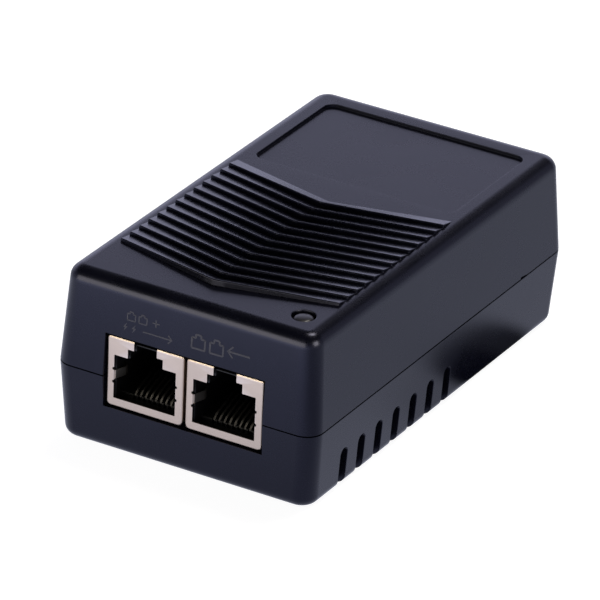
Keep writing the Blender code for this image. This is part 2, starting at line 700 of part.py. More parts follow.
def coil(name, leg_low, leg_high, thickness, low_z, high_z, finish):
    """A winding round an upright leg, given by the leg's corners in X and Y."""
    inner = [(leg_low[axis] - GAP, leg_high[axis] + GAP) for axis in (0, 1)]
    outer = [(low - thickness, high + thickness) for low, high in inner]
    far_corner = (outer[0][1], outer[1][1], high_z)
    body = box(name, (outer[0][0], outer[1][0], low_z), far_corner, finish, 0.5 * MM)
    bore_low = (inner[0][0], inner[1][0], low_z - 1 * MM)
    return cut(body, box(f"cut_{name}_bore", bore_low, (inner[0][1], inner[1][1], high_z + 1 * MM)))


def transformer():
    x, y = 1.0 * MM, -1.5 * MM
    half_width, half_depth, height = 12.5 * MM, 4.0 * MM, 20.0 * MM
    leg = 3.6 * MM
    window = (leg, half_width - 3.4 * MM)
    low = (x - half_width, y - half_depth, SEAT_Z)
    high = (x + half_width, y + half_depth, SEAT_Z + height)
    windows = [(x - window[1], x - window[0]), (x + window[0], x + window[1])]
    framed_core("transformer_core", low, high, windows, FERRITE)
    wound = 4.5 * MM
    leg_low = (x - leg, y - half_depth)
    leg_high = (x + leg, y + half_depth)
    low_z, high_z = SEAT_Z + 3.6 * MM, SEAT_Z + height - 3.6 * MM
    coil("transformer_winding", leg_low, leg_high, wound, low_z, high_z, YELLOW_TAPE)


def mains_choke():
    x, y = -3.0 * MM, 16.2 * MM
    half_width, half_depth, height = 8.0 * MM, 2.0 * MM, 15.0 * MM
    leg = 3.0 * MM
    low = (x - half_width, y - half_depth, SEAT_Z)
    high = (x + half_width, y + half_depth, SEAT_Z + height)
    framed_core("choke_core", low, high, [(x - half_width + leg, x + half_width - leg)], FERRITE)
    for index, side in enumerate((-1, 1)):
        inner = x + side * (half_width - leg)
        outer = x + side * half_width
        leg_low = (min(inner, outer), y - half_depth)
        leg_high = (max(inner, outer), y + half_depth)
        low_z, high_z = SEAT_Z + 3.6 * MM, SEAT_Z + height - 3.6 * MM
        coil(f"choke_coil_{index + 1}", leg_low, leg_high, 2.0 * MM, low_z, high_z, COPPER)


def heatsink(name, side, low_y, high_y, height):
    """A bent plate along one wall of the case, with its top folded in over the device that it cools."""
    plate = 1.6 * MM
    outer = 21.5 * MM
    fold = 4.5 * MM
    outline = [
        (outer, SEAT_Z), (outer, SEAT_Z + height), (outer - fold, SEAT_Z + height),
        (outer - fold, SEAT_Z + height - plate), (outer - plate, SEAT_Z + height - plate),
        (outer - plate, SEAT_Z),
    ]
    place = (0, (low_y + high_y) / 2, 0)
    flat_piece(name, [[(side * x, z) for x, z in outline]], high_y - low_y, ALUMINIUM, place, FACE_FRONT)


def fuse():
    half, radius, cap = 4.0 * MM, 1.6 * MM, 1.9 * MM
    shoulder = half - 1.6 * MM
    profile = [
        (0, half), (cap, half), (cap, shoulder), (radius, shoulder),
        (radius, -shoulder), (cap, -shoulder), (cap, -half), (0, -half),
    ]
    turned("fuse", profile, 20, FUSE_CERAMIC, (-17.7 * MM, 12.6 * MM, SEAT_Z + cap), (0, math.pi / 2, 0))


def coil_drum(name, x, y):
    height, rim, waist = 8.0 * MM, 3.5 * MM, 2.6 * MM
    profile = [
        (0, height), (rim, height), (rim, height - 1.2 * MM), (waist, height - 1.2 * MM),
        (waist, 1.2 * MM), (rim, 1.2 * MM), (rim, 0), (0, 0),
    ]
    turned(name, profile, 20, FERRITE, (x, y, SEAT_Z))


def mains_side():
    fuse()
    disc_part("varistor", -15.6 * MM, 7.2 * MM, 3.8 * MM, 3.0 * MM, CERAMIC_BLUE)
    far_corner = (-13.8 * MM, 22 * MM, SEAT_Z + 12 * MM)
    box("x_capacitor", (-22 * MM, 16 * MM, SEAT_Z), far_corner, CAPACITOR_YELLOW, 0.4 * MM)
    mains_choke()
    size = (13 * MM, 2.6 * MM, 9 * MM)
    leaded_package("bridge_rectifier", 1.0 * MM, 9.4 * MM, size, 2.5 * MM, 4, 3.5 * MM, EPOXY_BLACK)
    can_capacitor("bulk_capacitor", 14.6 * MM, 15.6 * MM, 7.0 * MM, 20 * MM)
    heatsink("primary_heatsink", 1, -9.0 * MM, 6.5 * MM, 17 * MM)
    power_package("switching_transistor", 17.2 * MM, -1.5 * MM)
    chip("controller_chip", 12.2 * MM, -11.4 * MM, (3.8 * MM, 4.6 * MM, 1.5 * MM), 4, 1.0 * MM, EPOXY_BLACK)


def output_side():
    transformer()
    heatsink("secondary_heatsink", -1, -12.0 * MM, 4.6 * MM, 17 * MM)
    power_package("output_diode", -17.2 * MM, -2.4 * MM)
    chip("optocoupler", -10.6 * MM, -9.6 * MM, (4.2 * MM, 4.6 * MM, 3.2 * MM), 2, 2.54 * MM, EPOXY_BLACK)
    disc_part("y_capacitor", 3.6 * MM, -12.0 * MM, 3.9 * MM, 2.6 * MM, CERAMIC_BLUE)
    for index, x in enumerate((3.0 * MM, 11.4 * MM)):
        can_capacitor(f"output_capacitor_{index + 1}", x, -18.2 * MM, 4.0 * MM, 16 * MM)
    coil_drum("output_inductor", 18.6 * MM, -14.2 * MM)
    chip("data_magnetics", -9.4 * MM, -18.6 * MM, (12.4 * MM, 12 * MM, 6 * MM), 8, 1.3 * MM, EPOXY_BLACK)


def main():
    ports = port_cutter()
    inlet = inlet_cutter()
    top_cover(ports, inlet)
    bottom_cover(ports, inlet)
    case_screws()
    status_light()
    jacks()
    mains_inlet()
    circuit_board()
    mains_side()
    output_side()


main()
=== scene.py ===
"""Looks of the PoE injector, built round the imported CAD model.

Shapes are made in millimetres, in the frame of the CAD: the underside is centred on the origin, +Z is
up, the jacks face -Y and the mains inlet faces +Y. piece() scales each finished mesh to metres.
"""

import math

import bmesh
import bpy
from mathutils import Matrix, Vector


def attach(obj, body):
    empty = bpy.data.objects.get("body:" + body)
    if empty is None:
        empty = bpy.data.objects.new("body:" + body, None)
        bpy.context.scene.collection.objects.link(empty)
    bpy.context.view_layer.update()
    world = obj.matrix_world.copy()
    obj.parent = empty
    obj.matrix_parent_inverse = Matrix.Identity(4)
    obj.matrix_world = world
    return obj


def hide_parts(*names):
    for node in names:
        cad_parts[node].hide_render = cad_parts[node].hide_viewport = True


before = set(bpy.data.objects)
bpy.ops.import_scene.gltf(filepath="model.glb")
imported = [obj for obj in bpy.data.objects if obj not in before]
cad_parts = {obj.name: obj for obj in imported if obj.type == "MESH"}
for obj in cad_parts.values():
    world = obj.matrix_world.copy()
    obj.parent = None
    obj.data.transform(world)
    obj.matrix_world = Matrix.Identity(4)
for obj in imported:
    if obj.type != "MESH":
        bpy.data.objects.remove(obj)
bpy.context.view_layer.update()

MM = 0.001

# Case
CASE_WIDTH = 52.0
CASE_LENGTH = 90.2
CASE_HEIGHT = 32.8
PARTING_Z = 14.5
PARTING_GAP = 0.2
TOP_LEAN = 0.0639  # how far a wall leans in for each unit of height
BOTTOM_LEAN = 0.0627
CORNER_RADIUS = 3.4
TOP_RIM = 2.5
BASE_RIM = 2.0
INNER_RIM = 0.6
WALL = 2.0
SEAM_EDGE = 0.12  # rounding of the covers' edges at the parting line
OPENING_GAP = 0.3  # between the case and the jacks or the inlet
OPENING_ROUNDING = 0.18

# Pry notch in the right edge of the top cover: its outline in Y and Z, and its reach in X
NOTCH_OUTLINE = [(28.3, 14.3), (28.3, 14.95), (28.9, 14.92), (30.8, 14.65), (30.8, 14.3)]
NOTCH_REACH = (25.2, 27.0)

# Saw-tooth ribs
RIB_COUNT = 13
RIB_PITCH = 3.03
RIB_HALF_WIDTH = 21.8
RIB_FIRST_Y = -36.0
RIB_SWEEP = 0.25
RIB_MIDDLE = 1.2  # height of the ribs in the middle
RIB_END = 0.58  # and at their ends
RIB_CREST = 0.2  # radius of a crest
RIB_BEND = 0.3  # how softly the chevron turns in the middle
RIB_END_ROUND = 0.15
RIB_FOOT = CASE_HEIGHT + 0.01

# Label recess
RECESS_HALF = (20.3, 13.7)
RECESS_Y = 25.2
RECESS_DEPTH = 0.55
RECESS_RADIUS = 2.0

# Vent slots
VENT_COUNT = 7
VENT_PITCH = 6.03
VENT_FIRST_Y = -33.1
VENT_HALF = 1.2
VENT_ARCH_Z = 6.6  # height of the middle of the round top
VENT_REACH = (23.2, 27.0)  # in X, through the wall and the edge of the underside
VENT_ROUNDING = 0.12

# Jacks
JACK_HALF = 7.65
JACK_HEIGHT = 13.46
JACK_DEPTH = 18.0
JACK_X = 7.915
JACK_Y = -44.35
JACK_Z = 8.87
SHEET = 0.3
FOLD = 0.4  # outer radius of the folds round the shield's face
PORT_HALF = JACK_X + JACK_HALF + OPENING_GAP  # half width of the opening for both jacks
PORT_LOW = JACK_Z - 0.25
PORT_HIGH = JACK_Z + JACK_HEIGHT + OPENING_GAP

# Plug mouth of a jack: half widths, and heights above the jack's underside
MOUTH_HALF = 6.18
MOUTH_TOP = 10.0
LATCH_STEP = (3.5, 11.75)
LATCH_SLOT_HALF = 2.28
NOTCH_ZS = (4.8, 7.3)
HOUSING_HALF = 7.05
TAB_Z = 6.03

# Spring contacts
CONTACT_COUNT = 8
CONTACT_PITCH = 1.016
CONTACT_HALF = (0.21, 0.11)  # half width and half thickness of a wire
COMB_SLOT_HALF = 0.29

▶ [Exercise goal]
Please write out exactly the lines from the start of the data through the line that contains "low_z, high_z, COPPER)", both ends included, and nothing else.

▶ [Finished exercise]
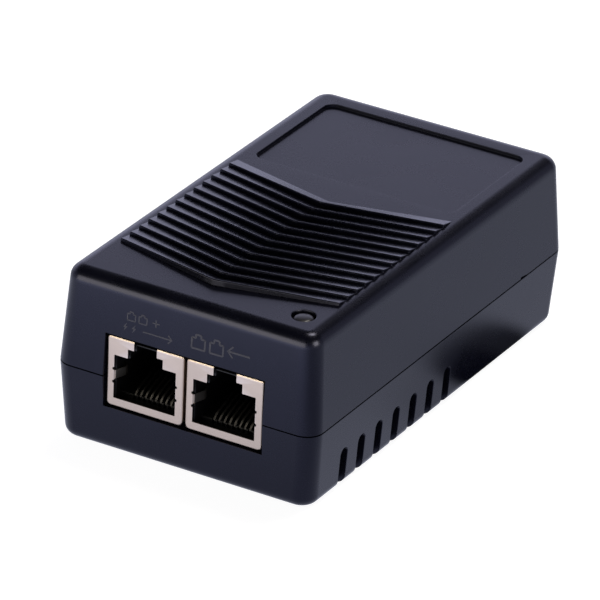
Keep writing the Blender code for this image. This is part 2, starting at line 700 of part.py. More parts follow.
def coil(name, leg_low, leg_high, thickness, low_z, high_z, finish):
    """A winding round an upright leg, given by the leg's corners in X and Y."""
    inner = [(leg_low[axis] - GAP, leg_high[axis] + GAP) for axis in (0, 1)]
    outer = [(low - thickness, high + thickness) for low, high in inner]
    far_corner = (outer[0][1], outer[1][1], high_z)
    body = box(name, (outer[0][0], outer[1][0], low_z), far_corner, finish, 0.5 * MM)
    bore_low = (inner[0][0], inner[1][0], low_z - 1 * MM)
    return cut(body, box(f"cut_{name}_bore", bore_low, (inner[0][1], inner[1][1], high_z + 1 * MM)))


def transformer():
    x, y = 1.0 * MM, -1.5 * MM
    half_width, half_depth, height = 12.5 * MM, 4.0 * MM, 20.0 * MM
    leg = 3.6 * MM
    window = (leg, half_width - 3.4 * MM)
    low = (x - half_width, y - half_depth, SEAT_Z)
    high = (x + half_width, y + half_depth, SEAT_Z + height)
    windows = [(x - window[1], x - window[0]), (x + window[0], x + window[1])]
    framed_core("transformer_core", low, high, windows, FERRITE)
    wound = 4.5 * MM
    leg_low = (x - leg, y - half_depth)
    leg_high = (x + leg, y + half_depth)
    low_z, high_z = SEAT_Z + 3.6 * MM, SEAT_Z + height - 3.6 * MM
    coil("transformer_winding", leg_low, leg_high, wound, low_z, high_z, YELLOW_TAPE)


def mains_choke():
    x, y = -3.0 * MM, 16.2 * MM
    half_width, half_depth, height = 8.0 * MM, 2.0 * MM, 15.0 * MM
    leg = 3.0 * MM
    low = (x - half_width, y - half_depth, SEAT_Z)
    high = (x + half_width, y + half_depth, SEAT_Z + height)
    framed_core("choke_core", low, high, [(x - half_width + leg, x + half_width - leg)], FERRITE)
    for index, side in enumerate((-1, 1)):
        inner = x + side * (half_width - leg)
        outer = x + side * half_width
        leg_low = (min(inner, outer), y - half_depth)
        leg_high = (max(inner, outer), y + half_depth)
        low_z, high_z = SEAT_Z + 3.6 * MM, SEAT_Z + height - 3.6 * MM
        coil(f"choke_coil_{index + 1}", leg_low, leg_high, 2.0 * MM, low_z, high_z, COPPER)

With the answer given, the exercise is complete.